Two of Richards’ older artifacts are a stereoscope and an original daguerreotype. Daguerreotypes were the first form of photography and involved capturing an image on a sheet of copper that had been treated chemically to make the image stick to it and then treating the copper in different chemicals to make the image come out. The resulting pictures were incredibly delicate and can’t handle sunlight. A daguerreotype is sometimes referred to as a “mirror with a memory” because of its mirror-like sheen.

Stereoscopes represented the first 3-D craze. The devices took various forms, but all involved two images that created an illusion of depth when side by side. Richards said they were used for a kind of vacation.

“The parlor game was a trip somewhere,” she said, explaining that hosts would keep stereoscopic images of far away places and have their guests view them. “Instead of traveling afar, you traveled from your living room.”

Richards said that an exercise she takes each class through is asking them what constitutes a great photograph. The exercise — and the exercise of teaching photography — is something she never tires of because each class comes up with a different answer. This helps her remain excited about photography as an art form.

“The camera works as an extension of your eye,” she said. “The more you look, the more you see. The more you see, the more you look. So, it’s a continuous spiral of great excitement.”

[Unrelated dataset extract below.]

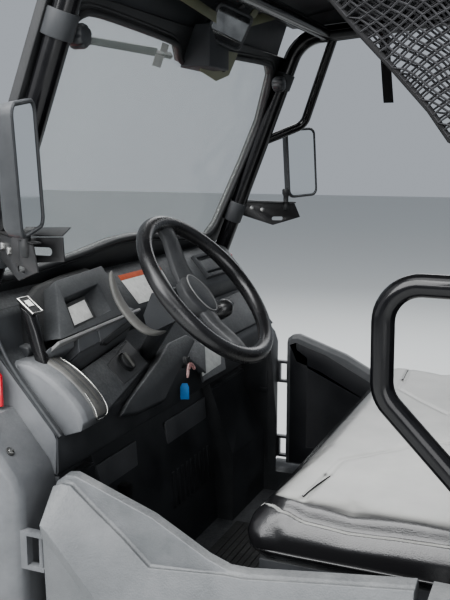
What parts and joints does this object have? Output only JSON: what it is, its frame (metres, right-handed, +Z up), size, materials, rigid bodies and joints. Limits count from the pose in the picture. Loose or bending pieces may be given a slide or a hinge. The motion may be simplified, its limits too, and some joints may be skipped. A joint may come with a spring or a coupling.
{
  "type": "side by side utility vehicle",
  "caption": "Side by side utility vehicle with a bench seat, roll cage, roof, windshield, half doors and a tilting cargo bed with a drop tailgate",
  "frame": {"origin": "On the ground, at the middle of the vehicle's length and width, with the tyres resting on z = 0", "axes": "+X forward, +Y to the driver's side (the vehicle's left), +Z up"},
  "size_m": [2.916, 1.6536, 1.981],
  "materials": {
    "frame_black": "satin black powder coat with light scuffs",
    "body_black": "fine pebble grain, moulded dark grey plastic, dusty",
    "body_red": "glossy red moulded panel",
    "seat_vinyl": "glossy black vinyl with welded channels",
    "tyre_rubber": "dusty black rubber",
    "soft_rubber": "black rubber seal",
    "rim_steel": "black painted steel wheel",
    "bare_steel": "machined and plated steel",
    "cast_metal": "cast alloy housing",
    "screen_glass": "clear laminated windshield",
    "wheel_polymer": "worn glossy black steering wheel skin",
    "net_fabric": "knotted black nylon mesh",
    "lamp_lens": "clear lamp lens",
    "tail_lens": "red lamp lens"
  },
  "bodies": {
    "vehicle": {"bed_pads": "soft_rubber", "chassis_frame": "frame_black", "dash_panel": "body_black", "differentials": "cast_metal", "engine_block": "cast_metal", "floor_pan": "body_black", "front_bumper": "frame_black", "front_control_arms": "frame_black", "front_fascia": "body_black", "front_fenders": "body_black", "gear_selector": "body_black", "half_shafts": "bare_steel", "headlamps": "lamp_lens", "hip_bars": "frame_black", "hood": "body_red", "interior_mirror": "body_black", "pedals": "frame_black", "rear_control_arms": "frame_black", "rear_hub_carriers": "cast_metal", "rear_quarters": "body_black", "roll_cage": "frame_black", "roof_panel": "body_black", "seat_back": "seat_vinyl", "seat_base": "body_black", "seat_cushion": "seat_vinyl", "shocks": "frame_black", "side_mirrors": "body_black", "side_net": "net_fabric", "skid_plate": "body_black", "steering_column": "body_black", "upper_frame": "frame_black", "windshield": "screen_glass", "windshield_frame": "soft_rubber", "wiper_motor": "body_black"},
    "knuckle_left": {"knuckle_left": "cast_metal"},
    "knuckle_right": {"knuckle_right": "cast_metal"},
    "rack": {"tie_rods": "bare_steel"},
    "steering_wheel": {"steering_wheel": "wheel_polymer"},
    "door_left": {"door_left": "body_black"},
    "door_right": {"door_right": "body_black"},
    "bed": {"cargo_bed": "body_black", "tail_lamps": "tail_lens"},
    "tailgate": {"tailgate": "body_black"},
    "wheel_front_left": {"rim_front_left": "rim_steel", "tyre_front_left": "tyre_rubber"},
    "wheel_front_right": {"rim_front_right": "rim_steel", "tyre_front_right": "tyre_rubber"},
    "wheel_rear_left": {"rim_rear_left": "rim_steel", "tyre_rear_left": "tyre_rubber"},
    "wheel_rear_right": {"rim_rear_right": "rim_steel", "tyre_rear_right": "tyre_rubber"}
  },
  "joints": [
    {"name": "steer_left", "type": "hinge", "parent": "vehicle", "child": "knuckle_left", "pos_m": [0.95, 0.56, 0.3175], "axis": [0, 0, 1], "range_deg": [-30, 30]},
    {"name": "steer_right", "type": "hinge", "parent": "vehicle", "child": "knuckle_right", "pos_m": [0.95, -0.56, 0.3175], "axis": [0, 0, 1], "range_deg": [-30, 30]},
    {"name": "rack_slide", "type": "slide", "parent": "vehicle", "child": "rack", "axis": [0, 1, 0], "range_m": [-0.038, 0.038]},
    {"name": "steering_wheel_turn", "type": "hinge", "parent": "vehicle", "child": "steering_wheel", "pos_m": [0.322, 0.411, 1.211], "axis": [-0.7501, 0, 0.6613], "range_deg": [-255, 255]},
    {"name": "wheel_front_left_spin", "type": "hinge", "parent": "knuckle_left", "child": "wheel_front_left", "pos_m": [0.95, 0.62, 0.3175], "axis": [0, 1, 0], "continuous": true},
    {"name": "wheel_front_right_spin", "type": "hinge", "parent": "knuckle_right", "child": "wheel_front_right", "pos_m": [0.95, -0.62, 0.3175], "axis": [0, 1, 0], "continuous": true},
    {"name": "wheel_rear_left_spin", "type": "hinge", "parent": "vehicle", "child": "wheel_rear_left", "pos_m": [-1.001, 0.6, 0.3175], "axis": [0, 1, 0], "continuous": true},
    {"name": "wheel_rear_right_spin", "type": "hinge", "parent": "vehicle", "child": "wheel_rear_right", "pos_m": [-1.001, -0.6, 0.3175], "axis": [0, 1, 0], "continuous": true},
    {"name": "door_left_hinge", "type": "hinge", "parent": "vehicle", "child": "door_left", "pos_m": [0.524, 0.728, 0.6], "axis": [0, 0, -1], "range_deg": [0, 75]},
    {"name": "door_right_hinge", "type": "hinge", "parent": "vehicle", "child": "door_right", "pos_m": [0.524, -0.728, 0.6], "axis": [0, 0, 1], "range_deg": [0, 75]},
    {"name": "bed_tilt", "type": "hinge", "parent": "vehicle", "child": "bed", "pos_m": [-1.2, 0, 0.79], "axis": [0, -1, 0], "range_deg": [0, 42]},
    {"name": "tailgate_hinge", "type": "hinge", "parent": "bed", "child": "tailgate", "pos_m": [-1.44, 0, 0.862], "axis": [0, -1, 0], "range_deg": [0, 90]}
  ],
  "couplings": [
    {"joint": "steer_right", "follows": "steer_left", "ratio": 1},
    {"joint": "rack_slide", "follows": "steer_left", "m_per_rad": -0.0716},
    {"joint": "steering_wheel_turn", "follows": "steer_left", "ratio": 8.4}
  ]
}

In addition to teaching, she sponsors the TCC Exposure photography club. Larry Hart, the club’s student president, has taken three of Richards’ classes and was struck by her changing method of teaching.

“In the beginning class, she’s more instructive,” he said. “She’s quick in pointing out what works and what doesn’t.”

In her advanced classes, she shifts to allow for more creativity from her students, Hart said.

“If you take advanced people and give them that close attention, you kind of make creativity smaller,” he said.

For Richards, it all comes back to taking pictures.

“There’s nothing as good as a great photograph,” she said. “If you think about it, what would the world be without pictures?”